Restate the span of lines that starts with the line containing "with BuildPart() as" and ends with the line containing "points = [vertex.co", word for word, including both, with nothing else.

--- START Dataset content ---

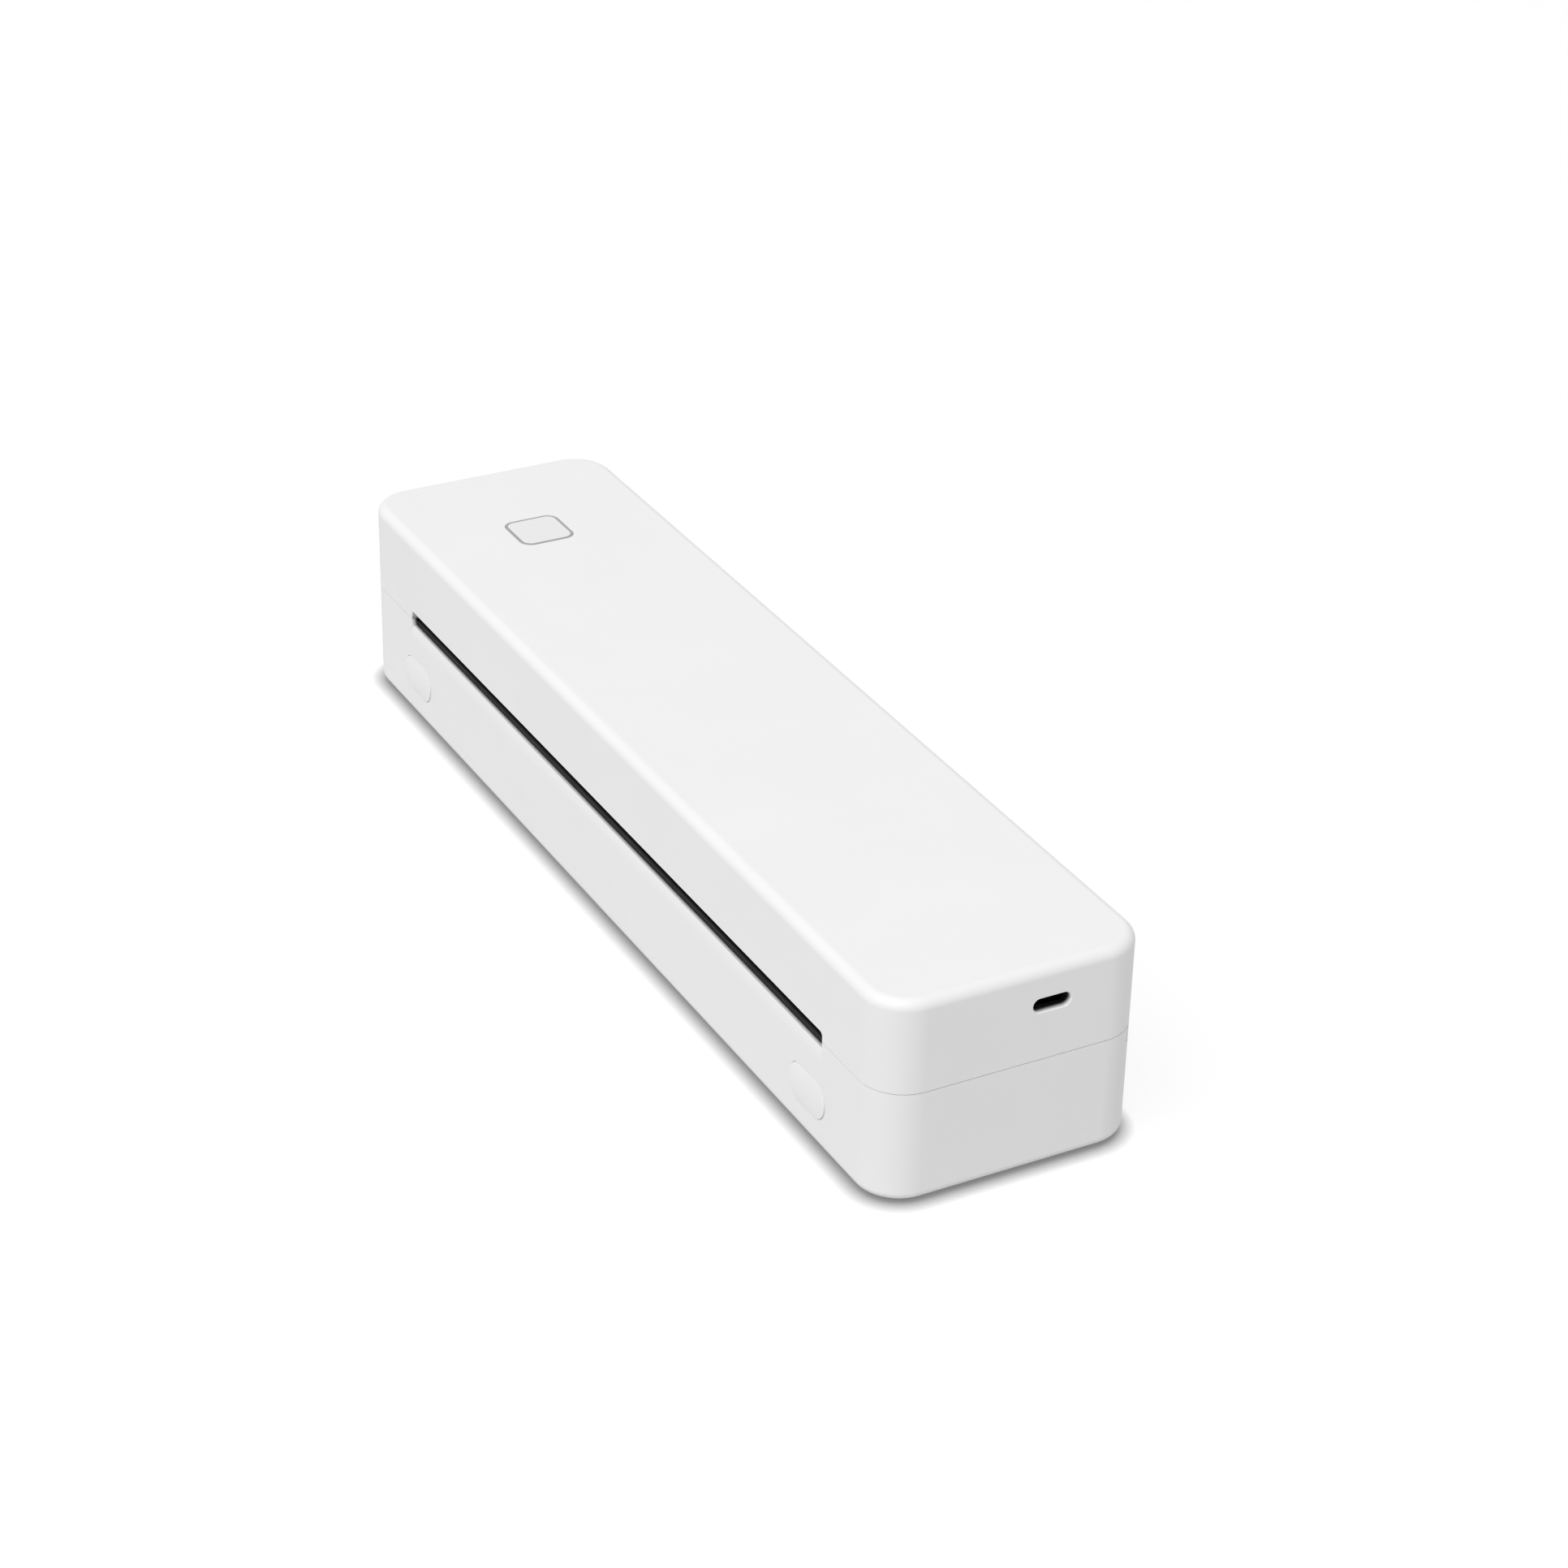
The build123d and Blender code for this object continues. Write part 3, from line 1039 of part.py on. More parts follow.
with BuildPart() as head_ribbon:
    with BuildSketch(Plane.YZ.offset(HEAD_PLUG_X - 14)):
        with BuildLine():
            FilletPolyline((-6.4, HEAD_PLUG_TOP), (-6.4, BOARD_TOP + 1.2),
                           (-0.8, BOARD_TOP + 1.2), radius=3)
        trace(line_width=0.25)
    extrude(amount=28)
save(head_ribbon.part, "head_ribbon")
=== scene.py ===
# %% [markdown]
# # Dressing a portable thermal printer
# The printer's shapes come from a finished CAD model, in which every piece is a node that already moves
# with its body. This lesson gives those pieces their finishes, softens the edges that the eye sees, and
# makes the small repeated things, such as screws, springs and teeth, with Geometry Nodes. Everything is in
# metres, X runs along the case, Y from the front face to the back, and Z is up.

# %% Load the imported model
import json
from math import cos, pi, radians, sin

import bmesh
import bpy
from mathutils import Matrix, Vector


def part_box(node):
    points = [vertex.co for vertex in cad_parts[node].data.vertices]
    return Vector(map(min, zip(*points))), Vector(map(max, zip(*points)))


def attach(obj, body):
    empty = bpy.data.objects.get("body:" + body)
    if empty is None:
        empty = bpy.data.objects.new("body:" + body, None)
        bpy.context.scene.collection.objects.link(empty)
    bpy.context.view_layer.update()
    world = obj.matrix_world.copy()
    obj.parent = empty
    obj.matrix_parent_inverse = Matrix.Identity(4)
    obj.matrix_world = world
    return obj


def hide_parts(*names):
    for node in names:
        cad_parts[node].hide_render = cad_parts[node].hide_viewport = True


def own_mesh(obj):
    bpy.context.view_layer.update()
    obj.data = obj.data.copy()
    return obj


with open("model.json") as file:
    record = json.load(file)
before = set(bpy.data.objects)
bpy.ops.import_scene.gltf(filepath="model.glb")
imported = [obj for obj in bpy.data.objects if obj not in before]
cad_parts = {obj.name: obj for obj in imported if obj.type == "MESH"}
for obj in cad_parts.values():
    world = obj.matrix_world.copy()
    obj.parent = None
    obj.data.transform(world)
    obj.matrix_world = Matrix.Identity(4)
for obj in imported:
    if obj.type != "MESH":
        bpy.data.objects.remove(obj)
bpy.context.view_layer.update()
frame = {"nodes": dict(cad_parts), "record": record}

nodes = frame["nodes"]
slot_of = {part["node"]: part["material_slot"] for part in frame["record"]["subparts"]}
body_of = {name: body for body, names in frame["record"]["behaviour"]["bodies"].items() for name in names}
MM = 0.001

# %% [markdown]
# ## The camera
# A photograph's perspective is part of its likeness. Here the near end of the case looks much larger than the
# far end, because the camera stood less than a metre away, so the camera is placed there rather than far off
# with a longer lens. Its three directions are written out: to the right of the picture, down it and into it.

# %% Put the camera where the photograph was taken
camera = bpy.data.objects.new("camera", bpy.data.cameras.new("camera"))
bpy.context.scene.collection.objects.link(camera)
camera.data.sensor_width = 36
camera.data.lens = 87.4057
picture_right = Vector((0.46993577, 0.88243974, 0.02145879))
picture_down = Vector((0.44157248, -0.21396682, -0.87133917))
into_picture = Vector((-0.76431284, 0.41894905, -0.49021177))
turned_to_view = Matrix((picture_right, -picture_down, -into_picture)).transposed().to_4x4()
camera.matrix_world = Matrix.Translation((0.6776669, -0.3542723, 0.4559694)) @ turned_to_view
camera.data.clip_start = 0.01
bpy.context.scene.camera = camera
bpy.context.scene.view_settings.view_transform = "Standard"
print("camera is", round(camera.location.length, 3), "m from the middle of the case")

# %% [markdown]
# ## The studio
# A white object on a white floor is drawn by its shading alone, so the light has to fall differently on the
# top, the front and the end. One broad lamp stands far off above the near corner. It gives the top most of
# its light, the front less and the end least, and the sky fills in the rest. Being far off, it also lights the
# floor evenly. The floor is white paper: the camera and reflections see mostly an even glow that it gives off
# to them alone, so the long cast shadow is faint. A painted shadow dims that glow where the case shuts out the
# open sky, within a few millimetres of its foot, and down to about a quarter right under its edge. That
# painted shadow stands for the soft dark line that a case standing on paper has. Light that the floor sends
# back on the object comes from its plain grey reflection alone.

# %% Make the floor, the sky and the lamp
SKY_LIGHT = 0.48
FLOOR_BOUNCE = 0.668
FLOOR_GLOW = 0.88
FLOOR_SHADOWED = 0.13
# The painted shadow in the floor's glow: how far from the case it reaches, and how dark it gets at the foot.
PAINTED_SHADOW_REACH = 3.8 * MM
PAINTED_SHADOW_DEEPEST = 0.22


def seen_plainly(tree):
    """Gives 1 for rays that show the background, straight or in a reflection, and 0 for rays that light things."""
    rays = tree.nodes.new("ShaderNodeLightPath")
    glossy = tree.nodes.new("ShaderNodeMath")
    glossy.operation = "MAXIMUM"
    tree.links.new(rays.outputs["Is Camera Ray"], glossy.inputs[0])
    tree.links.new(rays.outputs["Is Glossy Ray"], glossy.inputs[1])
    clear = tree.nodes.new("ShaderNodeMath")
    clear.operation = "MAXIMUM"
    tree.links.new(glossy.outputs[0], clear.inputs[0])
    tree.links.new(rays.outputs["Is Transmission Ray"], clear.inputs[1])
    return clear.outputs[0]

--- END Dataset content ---

## Written solution
with BuildPart() as head_ribbon:
    with BuildSketch(Plane.YZ.offset(HEAD_PLUG_X - 14)):
        with BuildLine():
            FilletPolyline((-6.4, HEAD_PLUG_TOP), (-6.4, BOARD_TOP + 1.2),
                           (-0.8, BOARD_TOP + 1.2), radius=3)
        trace(line_width=0.25)
    extrude(amount=28)
save(head_ribbon.part, "head_ribbon")
=== scene.py ===
# %% [markdown]
# # Dressing a portable thermal printer
# The printer's shapes come from a finished CAD model, in which every piece is a node that already moves
# with its body. This lesson gives those pieces their finishes, softens the edges that the eye sees, and
# makes the small repeated things, such as screws, springs and teeth, with Geometry Nodes. Everything is in
# metres, X runs along the case, Y from the front face to the back, and Z is up.

# %% Load the imported model
import json
from math import cos, pi, radians, sin

import bmesh
import bpy
from mathutils import Matrix, Vector


def part_box(node):
    points = [vertex.co for vertex in cad_parts[node].data.vertices]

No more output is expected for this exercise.